The Mudcat Café TM
Thread #61138   Message #985436
Posted By: Frankham
17-Jul-03 - 04:11 PM
Thread Name: Pete Seeger's Banjo virtuosity
Subject: RE: Pete Seeger's Banjo virtuosity
Whoa Martin! Hold the phone.

"but not ones who enjoy smooth harmonies or like their folk music served without offensive, authentic body odors direct from Appalachia."

You might be falling into a bit of stereotyping here. Many people who do traditional music are not all in blue jeans and don't take baths. This is the province of the kind of thinking that belongs on the "Real Beverly Hill-Billies". This "reality programming" might need some reshaping. So many of the fine traditional folk musicians and singers are known to appear before audiences in their "Sunday best" and not farm overhauls or ragged clothes. If you are referring exclusively to the music than perhaps it's time to take a listen to some of the field recordings put out by the Lomaxes or Lib. of Congress and then you'll get a truer picture of where groups like the Kingston Trio come from.
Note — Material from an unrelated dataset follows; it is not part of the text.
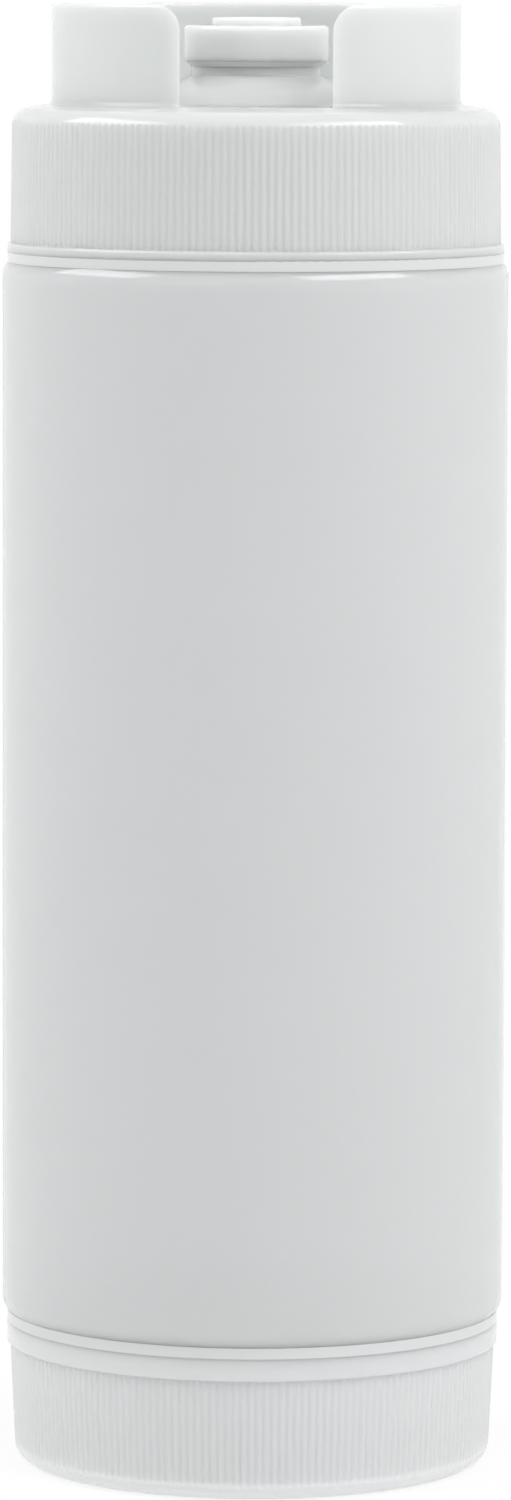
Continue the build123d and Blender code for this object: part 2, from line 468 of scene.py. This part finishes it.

Dave Guard was a nice man. He was talented and entertaining and owes his career to Pete Seeger. If he were around today, he'd tell you that since that's what has said in print. But did he introduce the five-string banjo to millions of people? Not sure about this. As you have said, Scruggs may have had greater mass influence. But Pete certainly had a powerful influence not for the two or three years of the KT but over a period of a long time where he couldn't get on the media but nonetheless influenced countless young people to want to play the banjo. Every college campus in the country in the 50's and 60's had a five-string banjo and they weren't all playing bluegrass.
I know because I used to travel to some of those places for concerts or to visit. Every college kid I talked to during those years had heard of Pete Seeger. Some hadn't heard Scruggs yet.

I have nothing against the KT. They were entertainers like PPand M and made the music market place a little richer (didn't mean Little Richard) through their endeavors. (Although he did too). But that body odor is what makes us all human even in this time when they try to sell us deoderants and toothpaste to sanitize our "quality of life".